Повседневность - это трещины в стенах старых венецианских домов. Это бесформенная мягкая игрушка, которая лежит на шкафу в доме Венсана, полном таких старых, грязноватых, потрепанных вещей. Это несколько секунд неповторимого, не передаваемого никакими словами цвета воды в каналах - воды, по которой режиссер отпускает камеру плыть свободно, как рассеянный взгляд зеваки, который никуда не спешит. Это исчезающие моменты материи, то, чему мы не можем придать никакого смысла, но исчезновение этого, неприсутствие во взгляде для нас почти непереносимо. Кино делает нас к этому чувствительным, если не бывает задавлено сверхзадачами любого рода. И оно же позволяет нам разделить эти моменты с другими, со всеми теми, кто сидит или когда-либо будет сидеть в кинотеатре. В последнем фильме Иоселиани эта чувствительность расцвела, проявившись максимально в поразительном образе Венеции. Пленка спасает этот образ от исчезновения и делает существующей для всех нас прозрачность воздуха над куполом Сан-Марко. Мы объединены этой прозрачностью - как объединены общностью действий рабочие на заводе Венсана. Однако, несмотря на всю красоту этого единственного города и на все коннотации смерти (без которых Венеция давно невозможна), схваченные взглядом камеры венецианские трещины оказываются равны в модусе повседневности любому камню, любому склону холма в маленьком городке Венсана, и даже коричневой кофте его бесформенной жены. Это единство моментов жизни, равно спасенных кинопленкой, равно разделенных всеми зрителями всех кинофильмов, и делает возможным возвращение Венсана в свой дом. Для повседневности - как одного из способов назвать, окликнуть жизнь - венецианское воскресенье и утро понедельника на родном заводе в самом деле взаимообратимы. Герою Иоселиани, как и всем нам, удается в Венеции выжить.

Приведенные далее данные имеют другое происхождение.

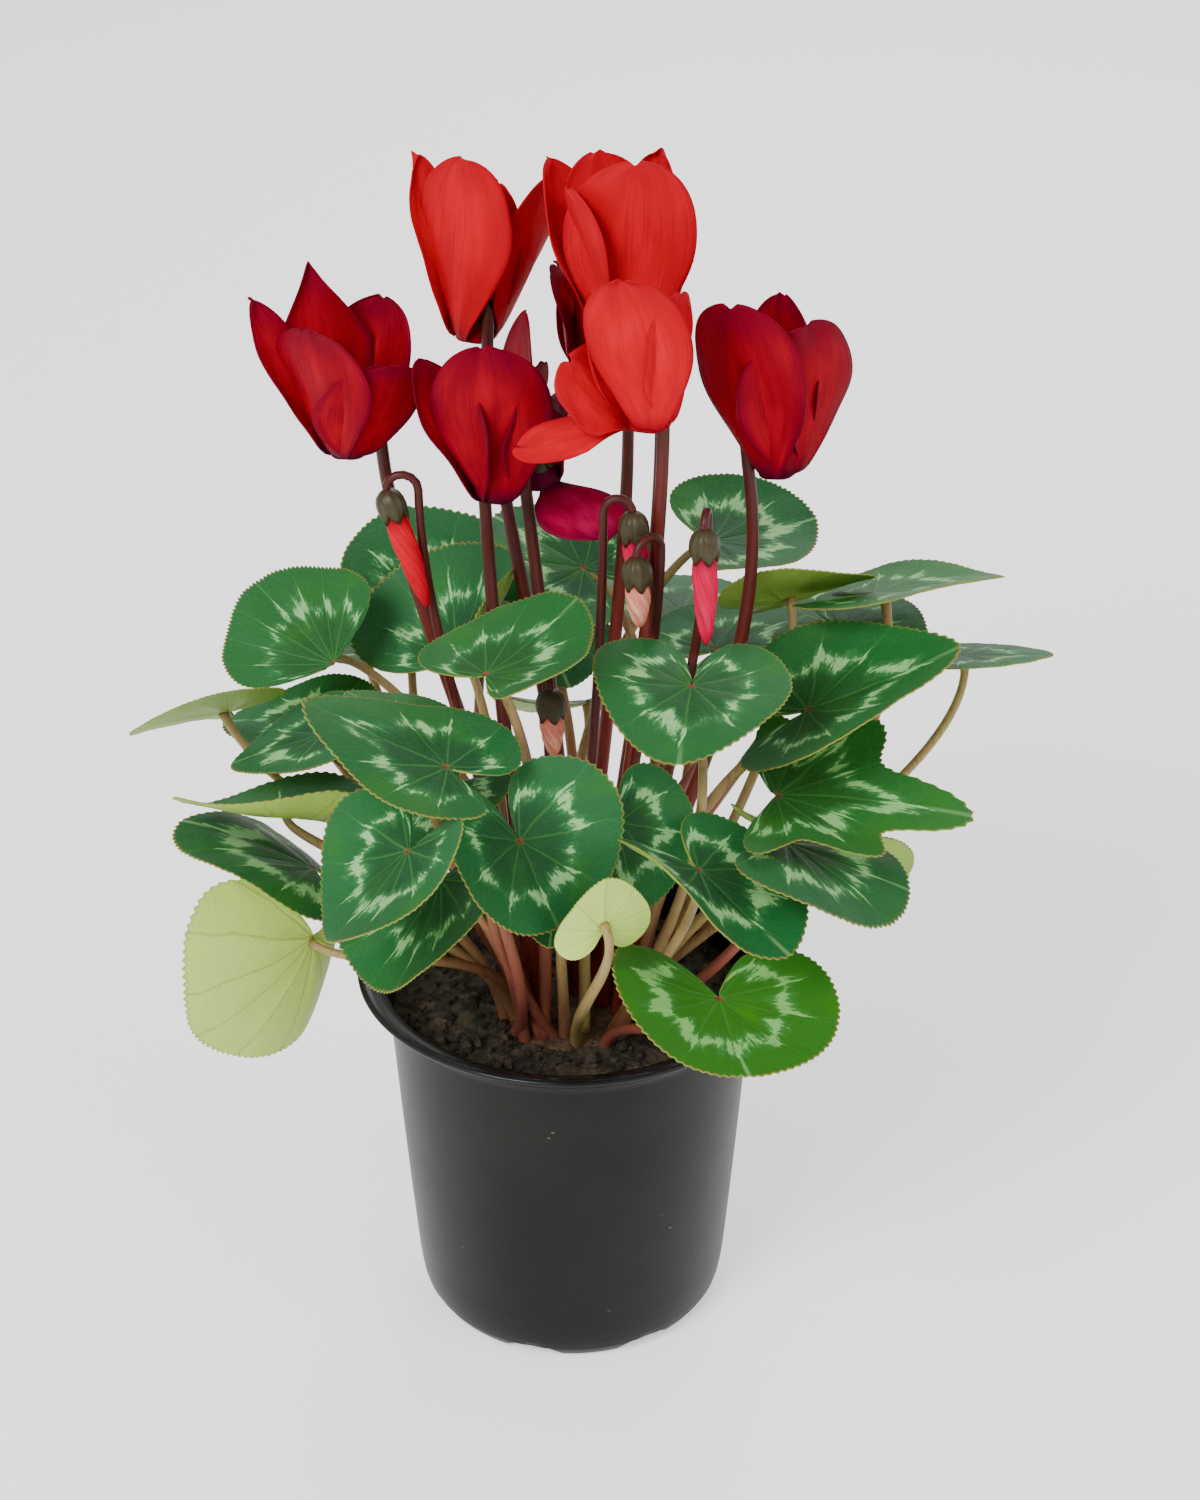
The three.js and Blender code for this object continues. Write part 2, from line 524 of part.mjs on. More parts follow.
const blooms = [
  makeBloom('bloom_01', colours.crimson, [-60, 0, 286], [180, 5], 5, [-8, -10], 40, [
    petal(-122, 43, 34, 8, -10),
    petal(-64, 34, 30, 22, 0, { lean: 0.2 }),
    petal(76, 42, 30, 16, 0, { lean: -0.2 }),
    petal(120, 54, 26, 6, 0, { point: 1 }),
    petal(172, 50, 12, 18, 50),
  ]),
  makeBloom('bloom_02', colours.scarlet, [-26, 26, 310], [0, 2], -65, [7, 4], 30, [
    petal(-138, 56, 31, 2, -45, { lean: 0.06 }),
    petal(5, 52, 30, 18, 36),
    petal(55, 44, 28, 4, 0),
    petal(105, 44, 28, 4, 0),
    petal(165, 54, 11, 12, 40),
  ]),
  makeBloom('bloom_03', colours.crimson, [-19, -10, 277], [180, 2], 120, [-12, -8], 70, [
    petal(-84, 52, 33, 9, -10, { lean: -0.04 }),
    petal(-150, 40, 26, 2, 0),
    petal(-168, 46, 16, 16, 60),
    petal(36, 53, 28, 6, 0, { point: 0.5 }),
    petal(-8, 42, 26, 10, 0),
  ]),
  makeBloom('bloom_04', colours.scarlet, [17, 8, 315], [180, 4], -15, [8, 0], 70, [
    petal(-80, 57, 36, 6, 0, { lean: 0.06 }),
    petal(-150, 50, 22, 10, -20),
    petal(172, 56, 20, 12, 25),
    petal(118, 54, 28, 4, 0),
    petal(58, 52, 22, 18, 0),
  ]),
  makeBloom('bloom_05', colours.crimson, [13, 40, 285], [0, 0], -60, [4, 6], 60, [
    petal(180, 44, 26, 14, 0),
    petal(-130, 38, 24, 8, 0),
    petal(10, 46, 26, 20, 0),
    petal(68, 44, 26, 8, 0),
    petal(122, 42, 26, 8, 0),
  ]),
  makeBloom('bloom_06', colours.scarlet, [22, -26, 305], [0, 0], 60, [10, -8], 60, [
    petal(-172, 26, 24, 36, 35, { tilt: -35 }),
    petal(-90, 46, 28, 4, -15, { lean: -0.16 }),
    petal(-20, 40, 22, 2, 0),
    petal(140, 38, 26, 6, 0),
    petal(-165, 30, 11, 97, 0, { tilt: -60 }),
  ]),
  makeBloom('bloom_07', colours.crimson, [59, 0, 280], [180, 7], 168, [16, -4], 70, [
    petal(-118, 59, 36, 11, -10),
    petal(-48, 50, 36, 12, 0),
    petal(5, 42, 26, 10, 0),
    petal(54, 51, 32, 4, 0, { point: 0.3 }),
    petal(98, 42, 22, 6, 0),
  ]),
  makeBloom('bloom_08', colours.magenta, [-8, 10, 272], [180, 6], -115, [2, -4], 60, [
    petal(-50, 24, 25, 118, 0),
    petal(28, 26, 20, 10, 0),
    petal(84, 24, 20, 4, 0),
    petal(140, 28, 22, 6, 0),
    petal(-168, 16, 15, 60, 0),
  ]),
];

const buds = [
  makeBud('bud_01', [-50, -12, 280], [-39, -17, 246], 0, 4.5, [-10, -6], 60),
  makeBud('bud_02', [18, -20, 277], [20, -22, 251], 180, 4, [2, 4], 60),
  makeBud('bud_03', [19, -30, 268], [20, -31, 247], 40, 4.5, [10, -2], 40),
  makeBud('bud_04', [37, -40, 281], [38, -42, 247], 80, 3.5, [14, -12], 60),
  makeBud('bud_05', [-5, -26, 225], [-4, -27, 204], 100, 3, [-2, -14], 40),
];

// Pot, soil and crown -------------------------------------------------------------

function potGeometry() {
  const innerFloor = footTop + potFloor;
  const stepHeight = potHeight - stepDrop;
  const profile = [
    [0, 0], [24, 0], [25, footTop], [37, footTop], [38, 0], [footRadius, 0],
    [wallFoot[0] + potWall, 6], [neckRadius - 0.6, stepHeight - 0.6], [neckRadius + 0.6, stepHeight + 0.4],
    [neckRadius + 1, potHeight - 4.6], [rimRadius - 2.5, potHeight - 2.6], [rimRadius, potHeight - 1.2],
    [rimRadius - 0.7, potHeight], [lipInner, potHeight - 0.4], [neckRadius + 0.4, potHeight - 3],
    [wallStep[0], stepHeight], wallFoot, [44, innerFloor], [0, innerFloor],
  ];
  let solid = solidOf(turned(profile, potSides));
  for (let i = 0; i < notchCount; i += 1) {
    const notch = new THREE.CylinderGeometry(notchHeight, notchHeight, 16, 8);
    notch.rotateZ(Math.PI / 2);
    notch.scale(1, notchWidth / 2 / notchHeight, 1);
    notch.translate(footRadius - 1, 0, 0);
    notch.rotateZ(rad(-90 + notchTurn + 360 * i / notchCount));
    solid = solid.subtract(solidOf(notch));
  }
  return geometryFromSolid(solid);
}

function tuberGeometry(grow) {
  const ball = new THREE.SphereGeometry(1, 12, 6);
  ball.rotateX(Math.PI / 2);
  ball.scale(tuberSize.x + grow, tuberSize.y + grow, tuberSize.z + grow);
  ball.translate(tuberCentre.x, tuberCentre.y, tuberCentre.z);
  return ball;
}

// Radius of the pot's inside at a height, on the slope between the foot and the step.
function wallRadius(height) {
  return lerp(wallFoot[0], wallStep[0], (height - wallFoot[1]) / (wallStep[1] - wallFoot[1]));
}

function soilGeometry() {
  const bottom = footTop + potFloor + soilClear;
  const shoulder = soilLevel - 1;
  const profile = [
    [0, bottom], [43.6, bottom], [wallRadius(7.6) - soilClear, 7.6], [wallRadius(shoulder) - soilClear, shoulder],
    [48, soilLevel], [38, soilLevel - 0.6], [28, soilLevel - 0.4], [0, soilLevel],
  ];
  const geometry = turned(profile, potSides);
  const place = geometry.attributes.position;
  for (let i = 0; i < place.count; i += 1) {
    const [x, y, z] = [place.getX(i), place.getY(i), place.getZ(i)];
    if (z > soilLevel - 0.8) {
      place.setZ(i, z + soilRipple * Math.sin(0.31 * x) * Math.cos(0.27 * y));
    }
  }
  const dish = new THREE.CylinderGeometry(dishTop, dishFoot, dishDepth, 12);
  dish.rotateX(Math.PI / 2);
  dish.translate(tuberCentre.x, tuberCentre.y, soilLevel - 0.5);
  const pocket = solidOf(tuberGeometry(seatGap + 0.1)).add(solidOf(dish));
  return geometryFromSolid(solidOf(geometry).subtract(pocket));
}

function crownGeometry() {
  const pieces = [tuberGeometry(0)];
  leaves.forEach((leaf) => {
    const points = petiolePoints(leaf, 5);
    pieces.push(sweep(points, leafStalk, stalkSeat(leaf).square));
  });
  blooms.forEach((bloom) => {
    pieces.push(sweep(flowerStalkPoints(bloom), flowerStalk));
    const calyx = turned(calyxProfile, 6);
    calyx.translate(0, 0, tubeTop + seatGap);
    calyx.applyMatrix4(bloom.place);
    pieces.push(calyx);
  });
  buds.forEach((bud) => {
    pieces.push(sweep(budStalkPoints(bud), budStalk));
    pieces.push(budCalyxGeometry(bud));
  });
  return geometryFromSolid(wasm.Manifold.union(pieces.map(solidOf)));
}

// The plant -----------------------------------------------------------------------

const cyclamen = new THREE.Group();

function addPiece(name, geometry, look) {
  const mesh = new THREE.Mesh(geometry, look);
  mesh.name = name;
  cyclamen.add(mesh);
}

addPiece('pot', potGeometry(), material(colours.pot, 0.45));
addPiece('soil', soilGeometry(), material(colours.soil, 0.95));
addPiece('tuber_with_stalks', crownGeometry(), material(colours.crown, 0.5));
leaves.forEach((leaf) => addPiece(leaf.name, bladeGeometry(leaf), material(colours.leaf, 0.5)));
blooms.forEach((bloom) => addPiece(bloom.name, bloomGeometry(bloom), material(bloom.colour, 0.5)));
buds.forEach((bud) => addPiece(bud.name, budGeometry(bud), material(colours.bud, 0.45)));

export default cyclamen;
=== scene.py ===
import bmesh
import bpy
import numpy as np
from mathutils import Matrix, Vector


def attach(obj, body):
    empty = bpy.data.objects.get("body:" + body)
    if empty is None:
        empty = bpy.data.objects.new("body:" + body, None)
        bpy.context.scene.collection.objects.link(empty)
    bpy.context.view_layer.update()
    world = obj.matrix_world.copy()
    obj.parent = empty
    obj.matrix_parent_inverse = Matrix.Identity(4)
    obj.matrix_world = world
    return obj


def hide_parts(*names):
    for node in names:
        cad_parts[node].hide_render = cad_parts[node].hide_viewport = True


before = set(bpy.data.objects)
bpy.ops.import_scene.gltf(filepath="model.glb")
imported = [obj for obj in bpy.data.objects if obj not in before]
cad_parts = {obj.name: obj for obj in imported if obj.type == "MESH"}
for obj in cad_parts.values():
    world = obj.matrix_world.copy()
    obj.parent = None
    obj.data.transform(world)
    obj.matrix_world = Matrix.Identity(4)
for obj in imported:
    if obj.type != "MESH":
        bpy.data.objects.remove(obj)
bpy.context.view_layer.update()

mm = 0.001
print("frame loaded")

# Potted cyclamen. Lengths are in millimetres here and turn to metres in addPiece.
# The pot's axis is x = y = 0, its feet stand on z = 0, and the front is -y.
deg = np.radians


# each row of vectors over its length
def unit(vectors):
    return vectors / np.linalg.norm(vectors, axis=-1, keepdims=True)


# 0 below low, 1 above high, with a smooth s-curve between
def smooth(value, low, high):
    t = np.clip((value - low) / (high - low), 0, 1)
    return t * t * (3 - 2 * t)


# sum of sines in three directions at rising pitch: a soft bumpy field in about -1..1
def bumps(x, y, z, pitch, seed, octaves=3):
    rng = np.random.default_rng(seed)
    total = np.zeros_like(x)
    for octave in range(octaves):
        turn = rng.normal(size=(3, 3)) * pitch * 1.9 ** octave
        shift = rng.uniform(0, 6.3, 3)
        waves = [np.sin(turn[k, 0] * x + turn[k, 1] * y + turn[k, 2] * z + shift[k]) for k in range(3)]
        total += (waves[0] * waves[1] + waves[2]) / 2 ** octave
    return total / 3


# corner numbers of the squares between the points of a rows x cols grid
def gridFaces(rows, cols, first=0, roundCols=False):
    r = np.arange(rows - 1)[:, None]
    c = np.arange(cols if roundCols else cols - 1)[None, :]
    nextCol = (c + 1) % cols
    corners = [r * cols + c, r * cols + nextCol, (r + 1) * cols + nextCol, (r + 1) * cols + c]
    return first + np.stack([np.broadcast_to(k, (r.size, c.size)) for k in corners], -1).reshape(-1, 4)


# even angles round a full turn
def around(count):
    return np.linspace(0, 2 * np.pi, count, endpoint=False)


# points at a distance and an angle round z, and at a height
def polar(reach, turn, height):
    return np.stack(np.broadcast_arrays(reach * np.cos(turn), reach * np.sin(turn), height), -1)


# a part from rows of points that close into rings; a mark is one number or a value per point
def ringsPart(points, marks):
    shape = points.shape[:2]
    marks = {key: np.broadcast_to(value, shape).ravel() for key, value in marks.items()}
    return points.reshape(-1, 3), gridFaces(*shape, roundCols=True), marks


# joins parts, each (points, faces, marks), into one set, moving the face numbers along
def joined(parts):
    counts = np.cumsum([0] + [len(part[0]) for part in parts])
    points = np.concatenate([part[0] for part in parts])
    faces = np.concatenate([part[1] + start for part, start in zip(parts, counts)])
    marks = {key: np.concatenate([part[2][key] for part in parts]) for key in parts[0][2]}
    return points, faces, marks


# makes the object: welds seams and poles, turns the faces out, smooths, and ties it to the frame
def addPiece(name, parts, finish, slot, nodes, smoothFaces=True):
    points, faces, marks = joined(parts)
    mesh = bpy.data.meshes.new(name)
    mesh.vertices.add(len(points))
    mesh.vertices.foreach_set("co", (points * mm).astype(np.float32).ravel())
    mesh.loops.add(faces.size)
    mesh.loops.foreach_set("vertex_index", faces.astype(np.int32).ravel())
    mesh.polygons.add(len(faces))
    mesh.polygons.foreach_set("loop_start", np.arange(0, faces.size, 4, dtype=np.int32))
    mesh.update(calc_edges=True)
    for key, values in marks.items():
        layer = mesh.attributes.new(key, "FLOAT", "POINT")
        layer.data.foreach_set("value", values.astype(np.float32).ravel())
    work = bmesh.new()
    work.from_mesh(mesh)
    bmesh.ops.remove_doubles(work, verts=work.verts, dist=2e-6)
    bmesh.ops.dissolve_degenerate(work, edges=work.edges, dist=1e-7)
    bmesh.ops.recalc_face_normals(work, faces=work.faces)
    work.to_mesh(mesh)
    work.free()
    mesh.polygons.foreach_set("use_smooth", [smoothFaces] * len(mesh.polygons))
    mesh.materials.append(finish)
    piece = bpy.data.objects.new(name, mesh)
    bpy.context.scene.collection.objects.link(piece)
    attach(piece, "root")
    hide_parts(*nodes)


# two faces of a sheet, half a thickness either side of the middle grid, and a wall round its rim
def sheetPart(middle, thickness, marks):
    rows, cols = middle.shape[:2]
    along = np.gradient(middle, axis=0)
    across = np.gradient(middle, axis=1)
    normal = unit(np.cross(along, across) + 1e-9)
    half = np.broadcast_to(np.asarray(thickness) / 2, (rows, cols))[..., None]
    grids = [middle + normal * half, middle - normal * half]
    count = rows * cols
    number = np.arange(count).reshape(rows, cols)
    rim = np.concatenate([number[0], number[1:, -1], number[-1, -2::-1], number[-2:0:-1, 0]])
    after = np.roll(rim, -1)
    wall = np.stack([rim, after, after + count, rim + count], -1)
    faces = np.concatenate([gridFaces(rows, cols), gridFaces(rows, cols, count)[:, ::-1], wall])
    both = {key: np.tile(np.broadcast_to(value, (rows, cols)).ravel(), 2) for key, value in marks.items()}
    both["under"] = np.repeat([0.0, 1.0], count)
    return np.concatenate([grid.reshape(-1, 3) for grid in grids]), faces, both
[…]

Среди чувств, остающихся после просмотра таких фильмов, как "Утро понедельника", фильмов чрезвычайно редких, обычно доминирует благодарность - благодарность мудрому режиссеру, сумевшему выделить в жизни легкость. В данном случае легкость особенно сложна: она состоит из иронии и гротеска, разделенного быта, из общности, задаваемой кино, из мысли о труде и о жителях городов, говорящих на языках повседневности. И благодарность за сложную легкость больше. Ее хватает не только на автора, который так удивительно обошелся с кино, - но и на всех тех, кто, сам о том не задумываясь, каждое утро понедельника делит с тобой.